Data provided:

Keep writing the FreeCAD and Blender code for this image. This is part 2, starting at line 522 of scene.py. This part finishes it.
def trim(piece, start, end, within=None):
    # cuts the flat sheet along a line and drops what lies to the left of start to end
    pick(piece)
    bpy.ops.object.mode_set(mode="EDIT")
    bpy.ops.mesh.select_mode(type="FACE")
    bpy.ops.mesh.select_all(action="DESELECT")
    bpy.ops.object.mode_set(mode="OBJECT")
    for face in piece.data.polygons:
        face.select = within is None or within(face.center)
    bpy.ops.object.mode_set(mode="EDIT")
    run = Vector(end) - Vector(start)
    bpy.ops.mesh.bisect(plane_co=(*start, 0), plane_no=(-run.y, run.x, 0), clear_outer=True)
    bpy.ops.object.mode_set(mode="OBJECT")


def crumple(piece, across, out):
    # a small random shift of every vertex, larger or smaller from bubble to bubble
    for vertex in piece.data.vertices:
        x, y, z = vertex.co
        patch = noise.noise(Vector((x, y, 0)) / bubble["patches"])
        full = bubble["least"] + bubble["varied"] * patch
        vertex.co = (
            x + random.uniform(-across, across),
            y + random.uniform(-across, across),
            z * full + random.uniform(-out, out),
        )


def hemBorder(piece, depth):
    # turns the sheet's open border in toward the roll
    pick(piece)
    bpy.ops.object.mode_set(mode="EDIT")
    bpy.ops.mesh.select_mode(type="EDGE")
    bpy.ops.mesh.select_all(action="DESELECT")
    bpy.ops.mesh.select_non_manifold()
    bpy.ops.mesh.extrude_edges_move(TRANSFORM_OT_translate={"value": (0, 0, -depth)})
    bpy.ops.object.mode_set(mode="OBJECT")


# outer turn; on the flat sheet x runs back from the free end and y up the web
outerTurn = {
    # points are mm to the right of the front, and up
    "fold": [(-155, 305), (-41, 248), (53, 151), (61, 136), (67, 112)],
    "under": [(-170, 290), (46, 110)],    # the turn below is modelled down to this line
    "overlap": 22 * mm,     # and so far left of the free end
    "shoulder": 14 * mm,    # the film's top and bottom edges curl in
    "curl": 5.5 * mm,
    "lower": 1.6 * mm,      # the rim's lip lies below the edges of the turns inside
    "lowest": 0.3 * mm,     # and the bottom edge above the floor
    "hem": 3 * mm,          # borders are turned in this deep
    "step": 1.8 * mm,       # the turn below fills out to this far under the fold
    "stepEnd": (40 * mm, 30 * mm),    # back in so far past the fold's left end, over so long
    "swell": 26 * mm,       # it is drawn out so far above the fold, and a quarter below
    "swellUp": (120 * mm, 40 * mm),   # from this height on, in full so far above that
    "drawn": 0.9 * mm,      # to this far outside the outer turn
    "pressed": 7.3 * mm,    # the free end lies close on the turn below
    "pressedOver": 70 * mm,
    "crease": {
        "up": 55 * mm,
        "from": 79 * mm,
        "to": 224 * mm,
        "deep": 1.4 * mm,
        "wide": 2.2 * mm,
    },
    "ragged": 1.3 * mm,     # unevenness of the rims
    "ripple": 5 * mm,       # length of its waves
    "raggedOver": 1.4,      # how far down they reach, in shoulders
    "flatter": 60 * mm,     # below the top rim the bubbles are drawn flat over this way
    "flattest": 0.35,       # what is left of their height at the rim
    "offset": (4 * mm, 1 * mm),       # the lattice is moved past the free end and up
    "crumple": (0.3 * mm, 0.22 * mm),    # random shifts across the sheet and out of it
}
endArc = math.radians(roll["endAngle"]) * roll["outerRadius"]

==

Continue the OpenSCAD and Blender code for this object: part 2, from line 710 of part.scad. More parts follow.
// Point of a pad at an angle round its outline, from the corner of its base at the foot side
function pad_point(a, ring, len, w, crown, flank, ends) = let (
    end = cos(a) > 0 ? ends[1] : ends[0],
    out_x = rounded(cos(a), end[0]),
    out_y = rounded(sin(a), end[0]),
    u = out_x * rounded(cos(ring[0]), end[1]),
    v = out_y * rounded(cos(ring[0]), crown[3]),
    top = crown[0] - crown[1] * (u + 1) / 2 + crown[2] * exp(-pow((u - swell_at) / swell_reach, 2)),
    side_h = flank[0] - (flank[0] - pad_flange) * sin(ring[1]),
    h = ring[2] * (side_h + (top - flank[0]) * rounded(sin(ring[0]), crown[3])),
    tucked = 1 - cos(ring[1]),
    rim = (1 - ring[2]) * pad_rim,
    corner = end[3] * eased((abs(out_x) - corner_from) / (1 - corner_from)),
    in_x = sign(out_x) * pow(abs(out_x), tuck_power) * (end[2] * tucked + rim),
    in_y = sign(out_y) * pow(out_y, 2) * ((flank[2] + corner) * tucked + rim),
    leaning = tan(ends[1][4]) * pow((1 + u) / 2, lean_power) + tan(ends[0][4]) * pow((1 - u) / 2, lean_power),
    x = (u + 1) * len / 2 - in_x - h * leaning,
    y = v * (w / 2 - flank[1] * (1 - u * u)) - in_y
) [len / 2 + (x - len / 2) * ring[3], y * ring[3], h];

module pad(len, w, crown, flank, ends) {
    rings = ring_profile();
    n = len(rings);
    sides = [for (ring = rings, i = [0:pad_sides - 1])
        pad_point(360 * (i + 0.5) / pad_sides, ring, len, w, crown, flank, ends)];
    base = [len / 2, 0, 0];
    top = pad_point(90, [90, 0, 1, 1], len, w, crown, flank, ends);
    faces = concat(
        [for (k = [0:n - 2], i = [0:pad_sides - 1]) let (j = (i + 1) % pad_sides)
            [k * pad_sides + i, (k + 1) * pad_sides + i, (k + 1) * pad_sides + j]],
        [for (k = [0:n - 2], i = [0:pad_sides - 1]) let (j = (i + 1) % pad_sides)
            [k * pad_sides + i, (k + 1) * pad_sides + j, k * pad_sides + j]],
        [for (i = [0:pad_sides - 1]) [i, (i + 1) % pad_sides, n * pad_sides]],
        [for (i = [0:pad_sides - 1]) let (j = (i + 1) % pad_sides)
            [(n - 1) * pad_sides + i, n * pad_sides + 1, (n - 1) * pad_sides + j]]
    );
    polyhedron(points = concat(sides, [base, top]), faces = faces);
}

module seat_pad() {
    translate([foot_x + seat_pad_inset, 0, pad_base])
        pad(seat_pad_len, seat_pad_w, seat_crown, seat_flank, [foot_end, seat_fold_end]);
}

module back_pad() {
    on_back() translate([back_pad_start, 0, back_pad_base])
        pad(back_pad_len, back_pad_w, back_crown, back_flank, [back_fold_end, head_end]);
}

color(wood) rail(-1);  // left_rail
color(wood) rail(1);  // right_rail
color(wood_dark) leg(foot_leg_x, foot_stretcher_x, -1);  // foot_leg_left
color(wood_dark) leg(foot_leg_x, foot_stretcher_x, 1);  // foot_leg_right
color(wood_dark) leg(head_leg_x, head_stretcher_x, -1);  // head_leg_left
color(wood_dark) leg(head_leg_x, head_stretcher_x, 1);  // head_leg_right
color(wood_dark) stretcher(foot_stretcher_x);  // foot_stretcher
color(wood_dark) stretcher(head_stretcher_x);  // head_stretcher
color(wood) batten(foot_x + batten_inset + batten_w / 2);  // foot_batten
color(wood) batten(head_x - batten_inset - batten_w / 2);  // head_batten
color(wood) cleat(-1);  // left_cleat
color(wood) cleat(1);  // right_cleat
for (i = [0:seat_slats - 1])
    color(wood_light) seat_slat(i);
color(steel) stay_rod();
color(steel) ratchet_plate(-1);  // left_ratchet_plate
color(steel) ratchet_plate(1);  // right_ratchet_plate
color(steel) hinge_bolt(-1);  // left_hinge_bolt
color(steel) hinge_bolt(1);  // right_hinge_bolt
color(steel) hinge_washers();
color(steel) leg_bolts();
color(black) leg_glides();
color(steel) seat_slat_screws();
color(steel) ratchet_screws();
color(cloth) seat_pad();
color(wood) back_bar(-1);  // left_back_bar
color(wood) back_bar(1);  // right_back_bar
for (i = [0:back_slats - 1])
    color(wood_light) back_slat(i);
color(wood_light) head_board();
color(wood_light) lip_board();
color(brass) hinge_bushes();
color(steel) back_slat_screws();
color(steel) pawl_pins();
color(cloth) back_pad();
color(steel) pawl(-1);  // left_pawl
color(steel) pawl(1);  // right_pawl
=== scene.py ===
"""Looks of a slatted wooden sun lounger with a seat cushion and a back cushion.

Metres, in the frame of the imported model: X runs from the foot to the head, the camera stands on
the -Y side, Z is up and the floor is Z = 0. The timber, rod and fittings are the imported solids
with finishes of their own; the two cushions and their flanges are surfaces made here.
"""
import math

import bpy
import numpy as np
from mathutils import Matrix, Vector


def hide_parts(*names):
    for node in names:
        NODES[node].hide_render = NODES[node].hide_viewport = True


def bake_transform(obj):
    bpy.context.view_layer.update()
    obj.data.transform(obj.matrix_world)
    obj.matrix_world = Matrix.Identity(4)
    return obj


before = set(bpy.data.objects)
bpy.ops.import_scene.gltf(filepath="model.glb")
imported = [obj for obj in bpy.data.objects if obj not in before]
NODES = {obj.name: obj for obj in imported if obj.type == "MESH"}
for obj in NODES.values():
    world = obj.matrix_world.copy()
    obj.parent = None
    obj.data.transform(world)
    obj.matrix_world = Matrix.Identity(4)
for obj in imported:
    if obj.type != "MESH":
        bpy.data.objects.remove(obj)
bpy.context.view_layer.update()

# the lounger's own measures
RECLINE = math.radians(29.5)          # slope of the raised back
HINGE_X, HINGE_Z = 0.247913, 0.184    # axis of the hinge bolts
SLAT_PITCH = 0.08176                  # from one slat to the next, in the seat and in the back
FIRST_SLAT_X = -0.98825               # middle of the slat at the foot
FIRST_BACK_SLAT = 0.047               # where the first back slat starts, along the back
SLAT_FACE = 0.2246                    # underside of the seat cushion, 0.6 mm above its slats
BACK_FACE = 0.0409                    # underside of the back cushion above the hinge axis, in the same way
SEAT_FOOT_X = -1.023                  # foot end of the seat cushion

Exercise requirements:
Only the lines from the one containing "color(brass) hinge_bushes();" through the one containing "import math" are to be reproduced, exactly as they appear.

Exercise result:
color(brass) hinge_bushes();
color(steel) back_slat_screws();
color(steel) pawl_pins();
color(cloth) back_pad();
color(steel) pawl(-1);  // left_pawl
color(steel) pawl(1);  // right_pawl
=== scene.py ===
"""Looks of a slatted wooden sun lounger with a seat cushion and a back cushion.

Metres, in the frame of the imported model: X runs from the foot to the head, the camera stands on
the -Y side, Z is up and the floor is Z = 0. The timber, rod and fittings are the imported solids
with finishes of their own; the two cushions and their flanges are surfaces made here.
"""
import math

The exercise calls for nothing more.